Source data:
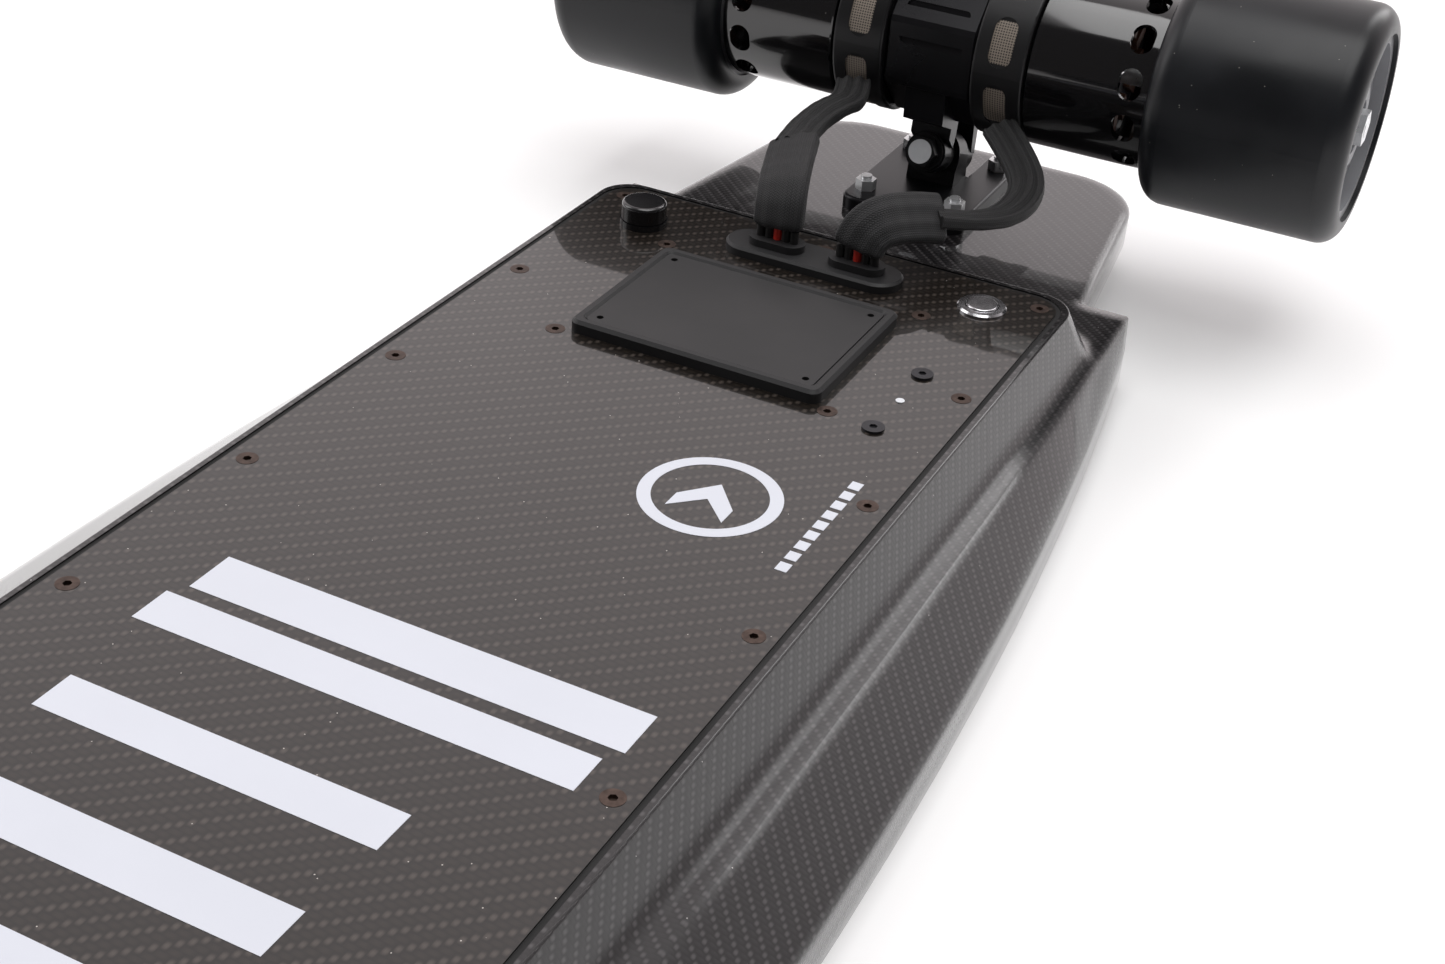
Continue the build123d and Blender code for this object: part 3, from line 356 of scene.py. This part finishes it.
def dustMesh():
    # woven screen: holes between two sets of fine wires, wrapped round the axle
    material, tree, shader, place = newMaterial("dustMesh")
    look = screen
    point = addNode(tree, "ShaderNodeSeparateXYZ", {0: place}).outputs
    across = maths(tree, "FRACT", maths(tree, "DIVIDE", point[1], look["pitch"]))
    up = maths(tree, "SUBTRACT", point[2], look["axleZ"])
    turn = maths(tree, "ARCTAN2", up, maths(tree, "SUBTRACT", point[0], look["axleX"]))
    along = maths(tree, "FRACT", maths(tree, "DIVIDE", turn, look["pitch"] / look["radius"]))
    openAcross = maths(tree, "GREATER_THAN", across, look["wireShare"])
    openAlong = maths(tree, "GREATER_THAN", along, look["wireShare"])
    holes = maths(tree, "MULTIPLY", openAcross, openAlong)
    # the holes get the painted shade colour, the wires their own
    tree.links.new(mixColour(tree, holes, look["wire"], look["hole"]), shader.inputs["Base Color"])
    bump = addBump(tree, maths(tree, "SUBTRACT", 1.0, holes), look["relief"], look["bump"])
    tree.links.new(bump.outputs[0], shader.inputs["Normal"])
    shader.inputs["Roughness"].default_value = look["roughness"]
    return material


pivotLook = {
    "faceX": 0.4252,  # outer face of the bolt's head, from mid length
    "faceZ": 0.058,
    "lean": 20.0,
    "bright": 0.0052,  # radius of the plated middle
    "platingLow": (0.70, 0.72, 0.75),
    "platingHigh": (0.88, 0.90, 0.92),
    "black": (0.010, 0.010, 0.011),
    "roughness": (0.34, 0.24),  # of the black and of the plating
    "metallic": 0.35,
    "fine": 1200.0,
    "broad": 250.0,
    "relief": 0.0001,
    "bump": 0.08,
}


def pivotSteel():
    # black flange and rim round a plated middle, measured from the leaning axis at either truck
    material, tree, shader, place = newMaterial("pivotSteel")
    look = pivotLook
    lean = math.radians(look["lean"])
    point = addNode(tree, "ShaderNodeSeparateXYZ", {0: place}).outputs
    back = maths(tree, "SUBTRACT", maths(tree, "ABSOLUTE", point[0]), look["faceX"])
    up = maths(tree, "SUBTRACT", point[2], look["faceZ"])
    upShare = maths(tree, "MULTIPLY", up, math.cos(lean))
    offAxis = maths(tree, "MULTIPLY_ADD", back, math.sin(lean), upShare)
    sideways = maths(tree, "MULTIPLY", point[1], point[1])
    radius = maths(tree, "SQRT", maths(tree, "MULTIPLY_ADD", offAxis, offAxis, sideways))
    plated = maths(tree, "LESS_THAN", radius, look["bright"])
    grain = useGroup(tree, surfaceGrain, Vector=place, Fine=look["fine"], Broad=look["broad"])
    plate = mixColour(tree, grain["Broad"], look["platingLow"], look["platingHigh"])
    tree.links.new(mixColour(tree, plated, look["black"], plate), shader.inputs["Base Color"])
    tree.links.new(mapRange(tree, plated, *look["roughness"]), shader.inputs["Roughness"])
    relief = addBump(tree, grain["Fine"], look["relief"], look["bump"])
    tree.links.new(relief.outputs[0], shader.inputs["Normal"])
    shader.inputs["Metallic"].default_value = look["metallic"]
    return material


sleeving = {
    "paintedLightFrom": 0.2,
    "reliefShare": 0.3,  # of the pitch
    "bump": 0.7,
    "roughness": 0.58,
    "specular": 0.35,
    "sheen": 0.05,
}


def braid(name, colour, light, pitch):
    # woven sleeving, read from the piece's own cloth coordinates in metres
    material, tree, shader, place = newMaterial(name)
    cloth = addNode(tree, "ShaderNodeUVMap", uv_map="cloth").outputs[0]
    point = addNode(tree, "ShaderNodeSeparateXYZ", {0: cloth}).outputs
    one = maths(tree, "ADD", point[0], point[1])
    two = maths(tree, "SUBTRACT", point[0], point[1])
    weave = useGroup(tree, twillCloth, U=one, V=two, TowU=pitch, TowV=pitch)
    # painted light: the raised threads take the lighter colour as a painted highlight, the gaps the darker
    # as painted shade
    paintedLight = mapRange(tree, weave["Height"], sleeving["paintedLightFrom"], 1.0)
    tree.links.new(mixColour(tree, paintedLight, colour, light), shader.inputs["Base Color"])
    bump = addBump(tree, weave["Height"], pitch * sleeving["reliefShare"], sleeving["bump"])
    tree.links.new(bump.outputs[0], shader.inputs["Normal"])
    shader.inputs["Roughness"].default_value = sleeving["roughness"]
    shader.inputs["Specular IOR Level"].default_value = sleeving["specular"]
    shader.inputs["Sheen Weight"].default_value = sleeving["sheen"]
    return material


coverCarbon = carbon("coverCarbon", axisOf(0), axisOf(1), carbonLook)
deckCarbon = carbon("deckCarbon", axisOf(0), deckAcross, deckLook, 0.1)
whiteVinyl = coated("whiteVinyl", (0.68, 0.71, 0.78), 0.35, coat=0.6, vary=0.02, bump=0.05)
screwBronze = coated(
    "screwBronze", (0.085, 0.060, 0.050), 0.42,
    metallic=0.85, vary=0.35, bump=0.25, broad=400.0,
)
screwBlack = coated("screwBlack", (0.045, 0.045, 0.05), 0.35, metallic=0.7, broad=300.0)
plateDark = coated(
    "plateDark", (0.026, 0.026, 0.027), 0.42,
    metallic=0.3, vary=0.06, bump=0.12, fine=1400.0,
)
frameBlack = coated("frameBlack", (0.012, 0.012, 0.013), 0.5, vary=0.15, bump=0.25)
blackPlastic = coated("blackPlastic", (0.014, 0.014, 0.015), 0.42, bump=0.25)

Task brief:
Copy out every line of the data above, exactly as given.

Correct result:
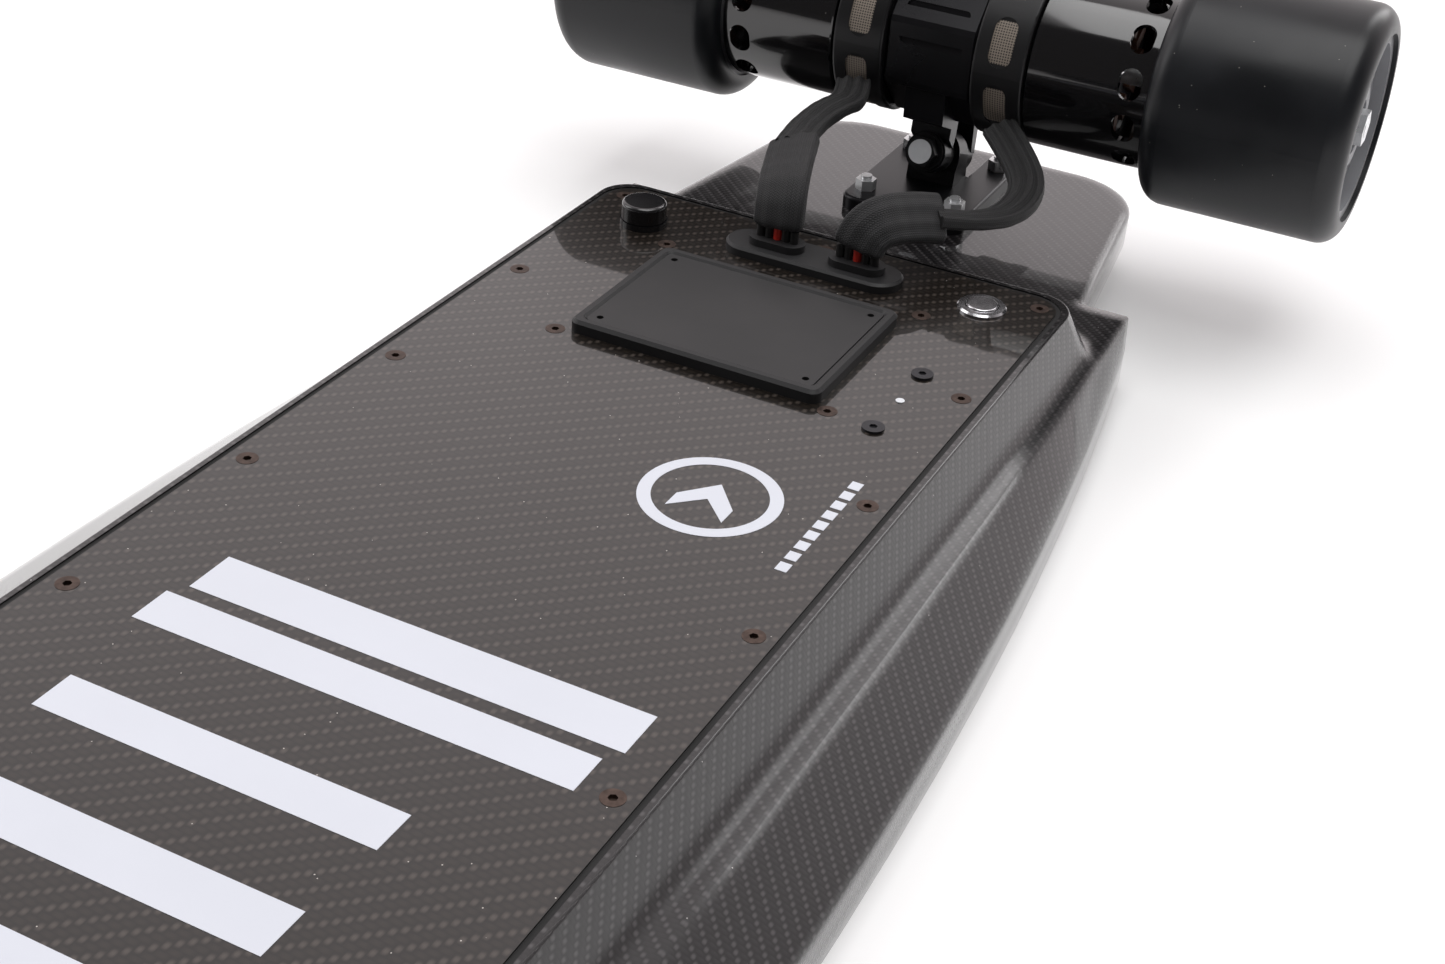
Continue the build123d and Blender code for this object: part 3, from line 356 of scene.py. This part finishes it.
def dustMesh():
    # woven screen: holes between two sets of fine wires, wrapped round the axle
    material, tree, shader, place = newMaterial("dustMesh")
    look = screen
    point = addNode(tree, "ShaderNodeSeparateXYZ", {0: place}).outputs
    across = maths(tree, "FRACT", maths(tree, "DIVIDE", point[1], look["pitch"]))
    up = maths(tree, "SUBTRACT", point[2], look["axleZ"])
    turn = maths(tree, "ARCTAN2", up, maths(tree, "SUBTRACT", point[0], look["axleX"]))
    along = maths(tree, "FRACT", maths(tree, "DIVIDE", turn, look["pitch"] / look["radius"]))
    openAcross = maths(tree, "GREATER_THAN", across, look["wireShare"])
    openAlong = maths(tree, "GREATER_THAN", along, look["wireShare"])
    holes = maths(tree, "MULTIPLY", openAcross, openAlong)
    # the holes get the painted shade colour, the wires their own
    tree.links.new(mixColour(tree, holes, look["wire"], look["hole"]), shader.inputs["Base Color"])
    bump = addBump(tree, maths(tree, "SUBTRACT", 1.0, holes), look["relief"], look["bump"])
    tree.links.new(bump.outputs[0], shader.inputs["Normal"])
    shader.inputs["Roughness"].default_value = look["roughness"]
    return material


pivotLook = {
    "faceX": 0.4252,  # outer face of the bolt's head, from mid length
    "faceZ": 0.058,
    "lean": 20.0,
    "bright": 0.0052,  # radius of the plated middle
    "platingLow": (0.70, 0.72, 0.75),
    "platingHigh": (0.88, 0.90, 0.92),
    "black": (0.010, 0.010, 0.011),
    "roughness": (0.34, 0.24),  # of the black and of the plating
    "metallic": 0.35,
    "fine": 1200.0,
    "broad": 250.0,
    "relief": 0.0001,
    "bump": 0.08,
}


def pivotSteel():
    # black flange and rim round a plated middle, measured from the leaning axis at either truck
    material, tree, shader, place = newMaterial("pivotSteel")
    look = pivotLook
    lean = math.radians(look["lean"])
    point = addNode(tree, "ShaderNodeSeparateXYZ", {0: place}).outputs
    back = maths(tree, "SUBTRACT", maths(tree, "ABSOLUTE", point[0]), look["faceX"])
    up = maths(tree, "SUBTRACT", point[2], look["faceZ"])
    upShare = maths(tree, "MULTIPLY", up, math.cos(lean))
    offAxis = maths(tree, "MULTIPLY_ADD", back, math.sin(lean), upShare)
    sideways = maths(tree, "MULTIPLY", point[1], point[1])
    radius = maths(tree, "SQRT", maths(tree, "MULTIPLY_ADD", offAxis, offAxis, sideways))
    plated = maths(tree, "LESS_THAN", radius, look["bright"])
    grain = useGroup(tree, surfaceGrain, Vector=place, Fine=look["fine"], Broad=look["broad"])
    plate = mixColour(tree, grain["Broad"], look["platingLow"], look["platingHigh"])
    tree.links.new(mixColour(tree, plated, look["black"], plate), shader.inputs["Base Color"])
    tree.links.new(mapRange(tree, plated, *look["roughness"]), shader.inputs["Roughness"])
    relief = addBump(tree, grain["Fine"], look["relief"], look["bump"])
    tree.links.new(relief.outputs[0], shader.inputs["Normal"])
    shader.inputs["Metallic"].default_value = look["metallic"]
    return material


sleeving = {
    "paintedLightFrom": 0.2,
    "reliefShare": 0.3,  # of the pitch
    "bump": 0.7,
    "roughness": 0.58,
    "specular": 0.35,
    "sheen": 0.05,
}


def braid(name, colour, light, pitch):
    # woven sleeving, read from the piece's own cloth coordinates in metres
    material, tree, shader, place = newMaterial(name)
    cloth = addNode(tree, "ShaderNodeUVMap", uv_map="cloth").outputs[0]
    point = addNode(tree, "ShaderNodeSeparateXYZ", {0: cloth}).outputs
    one = maths(tree, "ADD", point[0], point[1])
    two = maths(tree, "SUBTRACT", point[0], point[1])
    weave = useGroup(tree, twillCloth, U=one, V=two, TowU=pitch, TowV=pitch)
    # painted light: the raised threads take the lighter colour as a painted highlight, the gaps the darker
    # as painted shade
    paintedLight = mapRange(tree, weave["Height"], sleeving["paintedLightFrom"], 1.0)
    tree.links.new(mixColour(tree, paintedLight, colour, light), shader.inputs["Base Color"])
    bump = addBump(tree, weave["Height"], pitch * sleeving["reliefShare"], sleeving["bump"])
    tree.links.new(bump.outputs[0], shader.inputs["Normal"])
    shader.inputs["Roughness"].default_value = sleeving["roughness"]
    shader.inputs["Specular IOR Level"].default_value = sleeving["specular"]
    shader.inputs["Sheen Weight"].default_value = sleeving["sheen"]
    return material


coverCarbon = carbon("coverCarbon", axisOf(0), axisOf(1), carbonLook)
deckCarbon = carbon("deckCarbon", axisOf(0), deckAcross, deckLook, 0.1)
whiteVinyl = coated("whiteVinyl", (0.68, 0.71, 0.78), 0.35, coat=0.6, vary=0.02, bump=0.05)
screwBronze = coated(
    "screwBronze", (0.085, 0.060, 0.050), 0.42,
    metallic=0.85, vary=0.35, bump=0.25, broad=400.0,
)
screwBlack = coated("screwBlack", (0.045, 0.045, 0.05), 0.35, metallic=0.7, broad=300.0)
plateDark = coated(
    "plateDark", (0.026, 0.026, 0.027), 0.42,
    metallic=0.3, vary=0.06, bump=0.12, fine=1400.0,
)
frameBlack = coated("frameBlack", (0.012, 0.012, 0.013), 0.5, vary=0.15, bump=0.25)
blackPlastic = coated("blackPlastic", (0.014, 0.014, 0.015), 0.42, bump=0.25)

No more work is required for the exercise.